Due to the class being less reliable than the older Class 26, they were removed from service by 1987 with eight remaining in preservation.
While the pilot program threw up many unusual and often unsuccessful designs, it was a comment on how unconventional the lone-surviving Class 28 was that it acquired the nickname 'The Object'.
Twenty of this class were built by Metropolitan-Vickers to evaluate how a low-revving two-stroke engine would work in a locomotive. While the Crossley HST V8 engine gave the class a huge tractive effort for a Type 2 locomotive, it was also very heavy, with the Class 28 tipping the scales at 97 tons. This meant that it had to have an extra axle, leaving it with a Co-Bo wheel arrangement, unique on British Rail. Having the extra axle meant that it didn't have any issues with wheelslip, but the uneven weight distribution led to restrictions as to where it could work and caused problems with maintenance. They were built between 1958 and 1959 and were known at the Metrovicks.
The locomotives were 56ft (17m) long with flat fronts with three windows in them. Originally the windows were wrap around, which gave the driver improved visibility and were a rare aesthetic feature on an ungainly loco.
They were sent to the Hendon depot for use on the Condor Expresses. These were high-speed freight services that ran non-stop from London to Carlisle for a crew change and then on to Glasgow. The trip was the longest locomotive run of its day and the non-stop section was longer than any other passenger or freight service.
The Condor was introduced in response to the oil crisis which saw freight traffic move back from road haulage to the railways. However, it was introduced two years too late when freight was already returning to the road network. The trains consisted of 24 wagons with two containers on each and called for two Class 28s to haul it. They were rostered in pairs and if one of them was faulty, the pair were replaced by Stanier Black 5 steam locos. A failure on route would see just the faulty loco replaced by a Black 5, which were easy enough to find along the route.
For the locomotives that found themselves stuck in Scotland without a return working, they were given a lot of hard work, until reliability issues caused the bosses to make sure that the locomotives were fit for their return to London.
The locomotives also worked services into Moorgate from Bedford, and the Manchester to St Pancras expresses. On the latter, they often worked with Stanier steam locomotives.
The engines were the major issue with the class. The Crossely engines, when running correctly, were very smoky as they burnt oil. When not running correctly, they were a maintenance nightmare. Fireballs were reported to be fired though the exhaust and the engine was even claimed to have shaken itself off its mounting. This was very strange as the Crossely engine revved more slowly than any other locomotive engine4.

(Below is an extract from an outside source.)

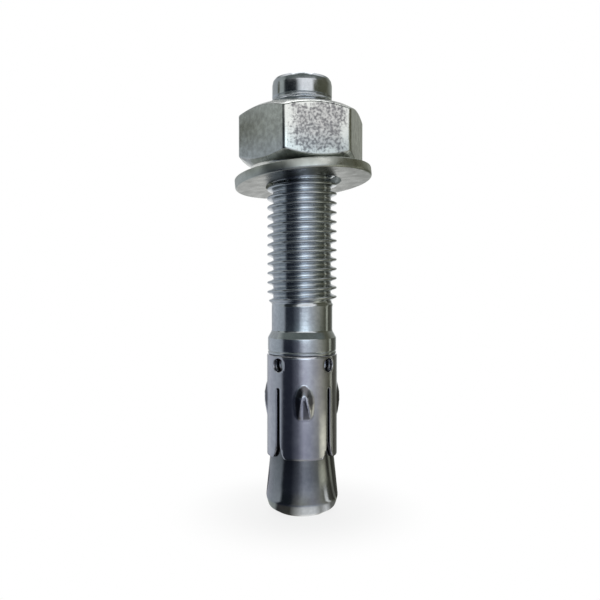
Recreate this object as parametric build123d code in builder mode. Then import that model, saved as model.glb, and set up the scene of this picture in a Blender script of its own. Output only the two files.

The other issue with the locomotive was cosmetic, the windows kept falling out. Fixes were introduced which solved the window problem but didn't bring a solution to the engine issues. The locomotives' workings were fairly difficult, often taking on many of the difficult climbs of the network. At one point only three of the class were available for service.
There was a plan for the class to have their engines replaced, allowing them to be useful engines, but it was decided that since they were only a small class of non-standard locomotives, their time in service was over by 1968, before many of the steam locomotives they were due to replace were retired.

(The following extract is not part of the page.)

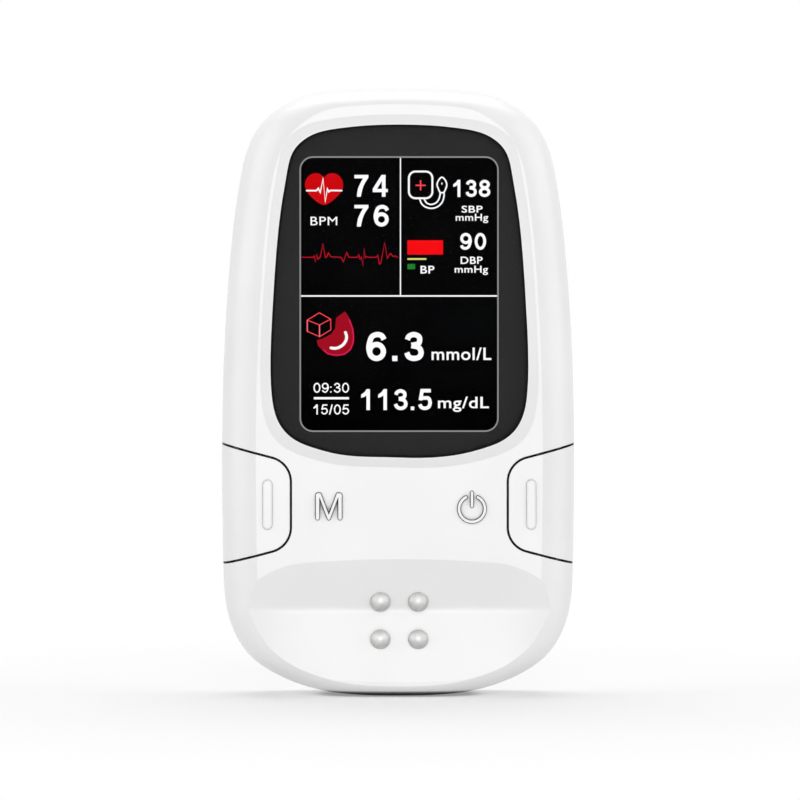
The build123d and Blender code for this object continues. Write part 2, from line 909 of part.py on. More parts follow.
def spring_contact(x, wall_height, direction):
    """Bowed leaf between the bay's end wall and a cell's flat end."""
    half = contact_width / 2
    reach = contact_spring_room - contact_thickness
    bow = ThreePointArc(
        (-half, wall_height + direction * contact_thickness),
        (0, wall_height + direction * reach),
        (half, wall_height + direction * contact_thickness),
    )
    leaf = Plane.XZ * trace(bow, line_width=contact_thickness / 2)
    foot_low = min(wall_height, wall_height + direction * contact_thickness)
    foot = Pos(0, 0, foot_low) * Box(
        contact_width,
        contact_width / 2,
        contact_thickness,
        align=(Align.CENTER, Align.CENTER, Align.MIN),
    )
    return Pos(x, cell_middle, 0) * (extrude(leaf, amount=contact_width / 4, both=True) + foot)


skin = front_skin()
right_key = side_key(skin)
nodes = {
    "front_shell": front_shell(skin),
    "rear_shell": rear_shell(),
    "battery_cover": battery_cover(),
    "window_lens": window_lens(),
    "window_mask": window_mask(),
    "mode_key": front_key(mode_glyph(0), -mode_offset),
    "power_key": front_key(power_glyph(0), power_offset),
    "left_key": mirrored(right_key),
    "right_key": right_key,
    "display_gasket": display_gasket(),
    "display_panel": display_panel(),
    "display_backlight": display_backlight(),
    "display_flex": display_flex(),
    "main_board": main_board(),
    "processor_chip": chip(
        0, screen_middle, processor_size, processor_size, processor_thickness
    ),
    "memory_chip": chip(
        memory_offset,
        screen_middle - memory_drop,
        memory_width,
        memory_height,
        small_chip_thickness,
    ),
    "power_chip": chip(
        power_chip_offset,
        key_height + power_chip_lift,
        power_chip_size,
        power_chip_size,
        small_chip_thickness,
    ),
    "buzzer": buzzer(),
    "sensor_board": sensor_board(),
    "sensor_flex": sensor_flex(),
    "battery_cell_left": battery_cell(-cell_offset, True),
    "battery_cell_right": battery_cell(cell_offset, False),
    "spring_contact_left": spring_contact(-cell_offset, bay_bottom, 1),
    "spring_contact_right": spring_contact(cell_offset, bay_top, -1),
    "flat_contact_left": flat_contact(-cell_offset, bay_top - contact_thickness),
    "flat_contact_right": flat_contact(cell_offset, bay_bottom),
    "case_screws": case_screws(),
    "board_screws": board_screws(),
}
for name, (x, z) in electrode_places.items():
    nodes[name] = electrode(x, z)
for name, x in switch_places.items():
    travel = side_key_travel if name in ("left", "right") else front_key_travel
    nodes[name + "_switch"] = switch_housing(x)
    nodes[name + "_switch_stem"] = switch_stem(x, travel)

os.makedirs("parts", exist_ok=True)
for name, solid in nodes.items():
    export_step(solid, "parts/" + name + ".step")
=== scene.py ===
import math

import bmesh
import bpy
from mathutils import Matrix, Vector


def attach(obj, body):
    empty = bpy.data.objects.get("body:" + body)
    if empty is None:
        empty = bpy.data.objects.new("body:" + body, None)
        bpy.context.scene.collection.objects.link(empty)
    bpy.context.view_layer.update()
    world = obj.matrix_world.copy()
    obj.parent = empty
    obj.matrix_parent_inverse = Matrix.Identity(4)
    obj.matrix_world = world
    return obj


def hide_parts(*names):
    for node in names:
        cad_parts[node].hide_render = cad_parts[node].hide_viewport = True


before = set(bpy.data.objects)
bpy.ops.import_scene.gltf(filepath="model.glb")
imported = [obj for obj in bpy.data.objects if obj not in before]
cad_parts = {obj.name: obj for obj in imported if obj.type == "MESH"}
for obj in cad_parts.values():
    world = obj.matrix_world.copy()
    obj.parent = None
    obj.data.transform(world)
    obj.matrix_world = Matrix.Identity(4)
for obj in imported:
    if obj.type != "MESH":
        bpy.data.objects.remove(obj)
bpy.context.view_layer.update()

print("frame loaded:", len(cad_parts), "nodes")

tolerance = 0.001  # mm, below which two points are one


def mm(value):
    return value * 0.001


# The scale that gives a noise or brick pattern features of a size in mm on Object coordinates
def patternScale(size):
    return 1000 / size


# The same for the bands of a wave pattern, which at a scale of 1 are a twentieth of tau apart
def waveScale(pitch):
    return math.tau * 1000 / (20 * pitch)


# An sRGB hex colour as linear red, green, blue and a full alpha
def colourFromHex(code):
    channels = []
    for start in (1, 3, 5):
        share = int(code[start:start + 2], 16) / 255
        channels.append(share / 12.92 if share <= 0.04045 else ((share + 0.055) / 1.055) ** 2.4)
    return (*channels, 1.0)


white = colourFromHex("#ffffff")
black = colourFromHex("#000000")


# One shader node with its settings and links: inputs by name or number, links as (node, output)
def addNode(tree, kind, settings=None, values=None, links=None):
    node = tree.nodes.new(kind)
    for name, value in (settings or {}).items():
        setattr(node, name, value)
    for name, value in (values or {}).items():
        node.inputs[name].default_value = value
    for name, (source, output) in (links or {}).items():
        tree.links.new(source.outputs[output], node.inputs[name])
    return node


def newMaterial(name):
    material = bpy.data.materials.new(name)
    material.use_nodes = True
    material.node_tree.nodes.clear()
    return material, material.node_tree


def finishMaterial(tree, shader, output="BSDF"):
    addNode(tree, "ShaderNodeOutputMaterial", links={"Surface": (shader, output)})


def setRamp(node, stops):
    ramp = node.color_ramp
    while len(ramp.elements) > len(stops):
        ramp.elements.remove(ramp.elements[-1])
    while len(ramp.elements) < len(stops):
        ramp.elements.new(0.5)
    for element, (place, colour) in zip(ramp.elements, stops):
        element.position = place
        element.color = colour


# What all finishes share: most of a noise pattern's values lie between low and high
shading = dict(low=0.3, high=0.7, blotchDetail=2.0, grainDetail=3.0, samples=6)

# The Mix node's colour sockets go by number, because its other sockets have the same names
mixSockets = dict(first=6, second=7, result=2)


# Painted shade and duller gloss in deep gaps: gives the sources of a finish's colour and roughness
def addPaintedGapShade(tree, finish, tone, rough):
    nearness = addNode(
        tree,
        "ShaderNodeAmbientOcclusion",
        settings={"samples": shading["samples"]},
        values={"Distance": mm(finish["shadeReach"])},
    )
    # Share of the colour kept for the painted shade: 1 in the open, down to 0 deep in a gap
    light = addNode(
        tree,
        "ShaderNodeMapRange",
        settings={"interpolation_type": "SMOOTHSTEP"},
        values={"From Min": finish["shadeFull"], "From Max": finish["shadeNone"]},
        links={"Value": (nearness, "AO")},
    )
    dark = addNode(
        tree,
        "ShaderNodeMapRange",
        values={"To Min": 1.0, "To Max": 0.0},
        links={"Value": (light, "Result")},
    )
    duller = addNode(
        tree,
        "ShaderNodeMath",
        settings={"operation": "MAXIMUM"},
        links={0: (rough, "Result"), 1: (dark, "Result")},
    )
    # The colour darkened by that share: painted shade
    paintedShadeColour = addNode(
        tree,
        "ShaderNodeVectorMath",
        settings={"operation": "SCALE"},
        links={"Vector": (tone, "Color"), "Scale": (light, "Result")},
    )
    return (paintedShadeColour, "Vector"), (duller, "Value")


# A solid finish: a slow change of tone, fine grain in the gloss, and a slight relief. With an edge
# it also softens sharp corners, and with a shade reach it gets painted shade in deep gaps.
def makeFinish(name, finish):
    material, tree = newMaterial(name)
    place = addNode(tree, "ShaderNodeTexCoord")
    blotches = addNode(
        tree,
        "ShaderNodeTexNoise",
        values={"Scale": patternScale(finish["blotch"]), "Detail": shading["blotchDetail"]},
        links={"Vector": (place, "Object")},
    )
    tone = addNode(tree, "ShaderNodeValToRGB", links={"Fac": (blotches, "Fac")})
    shade, colour = colourFromHex(finish["shade"]), colourFromHex(finish["colour"])
    setRamp(tone, [(shading["low"], shade), (shading["high"], colour)])
    grain = addNode(
        tree,
        "ShaderNodeTexNoise",
        values={"Scale": patternScale(finish["grain"]), "Detail": shading["grainDetail"]},
        links={"Vector": (place, "Object")},
    )
    rough = addNode(
        tree,
        "ShaderNodeMapRange",
        values={
            "From Min": shading["low"],
            "From Max": shading["high"],
            "To Min": finish["roughness"] - finish["spread"],
            "To Max": finish["roughness"] + finish["spread"],
        },
        links={"Value": (grain, "Fac")},
    )
    bump = addNode(
        tree,
        "ShaderNodeBump",
        values={"Strength": finish["bump"], "Distance": mm(finish["relief"])},
        links={"Height": (grain, "Fac")},
    )
    if "edge" in finish:
        soft = addNode(
            tree,
            "ShaderNodeBevel",
            settings={"samples": shading["samples"]},
            values={"Radius": mm(finish["edge"])},
        )
        tree.links.new(soft.outputs["Normal"], bump.inputs["Normal"])
    base, roughness = (tone, "Color"), (rough, "Result")
    # Painted shade: the colour is darkened in deep gaps, at the foot of ribs and round the domes
    if "shadeReach" in finish:
        base, roughness = addPaintedGapShade(tree, finish, tone, rough)
    sockets = dict(metallic="Metallic", ior="IOR", specular="Specular IOR Level")
    shader = addNode(
        tree,
        "ShaderNodeBsdfPrincipled",
        values={socket: finish[key] for key, socket in sockets.items() if key in finish},
        links={"Base Color": base, "Roughness": roughness, "Normal": (bump, "Normal")},
    )
    finishMaterial(tree, shader)
    return material, tree, shader, tone, place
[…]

One locomotive was put to use in the Research Division, then was used for carriage heating before being left in a siding. Eventually it found its way into preservation.
The character BoCo from the Thomas the Tank Engine stories was a Class 28.
The Class 29s were twenty Class 21 locomotives re-engineered to use the fast-revving Paxman Ventura egine. Power was boosted to 1,350hp and reliability was much improved. This didn't count for much as the class was small and non-standard and so were taken out of service by 1972. None survived into preservation.
Class 30 and 31
These 263 locomotives originally started life under BR's Pilot Scheme5. They were built by Brush Traction using 1,250bhp and 1,365bhp Mirrlees JVS12T engines and were known as the Brush Type 2s. The building started in 1957 and concluded in 1962. They were one of the larger Type 2s, being upwards of 106 tons6. Because of their weight, they had to have an extra axle at each end to support them. This meant that they were the only A1A-A1A locomotives on the network.
Despite Mirrlees proudly advertising the use of their engine in this new fleet of locomotives, the locomotives proved unreliable in service and were replaced by more powerful (1,470bhp) English Electric 12SVT power units in 1964. The result of this change was the reclassification from Class 30 to Class 31.
The locomotives were 56ft (17m) long and looked similar to the Class 24 and 25 with three front windows, the middle window not being as tall. The first batch of 20 (Class 31/0) did not have a large headcode box on the roof of the cab but the rest did. This first batch was limited to 80mph and had non-standard control equipment for multiple working. The later locomotives were rated for 90mph.
The 31/4 subclass were 69 locomotives fitted with electric train-heating. They were able to heat eleven carriages, allowing them to heat long rakes of coaches as they took them from sidings to stations for more powerful express locomotives to haul. Their own trains were much shorter. A side effect of the train heating was that the equipment took a third of the locomotive's power. Even when the equipment was turned off, the locomotive couldn't use its full power. Given that the class had a lower tractive effort than many other Type 2s, it meant that this heavy locomotive was even more underpowered. They were often at the head of late-running trains.
The class was mainly used on the East Anglian lines, although they also were used on the rest of the Eastern Region and appeared in the Midland and Western Regions. Despite the other Type 2s being both lighter and more powerful, the Class 31s were chosen to become the standard Type 2, mainly on accounts of their reliability. Many of the Class 31s survived British Rail and found their way into the hands of both commercial operators and Railtrack. Over 30 have survived into preservation.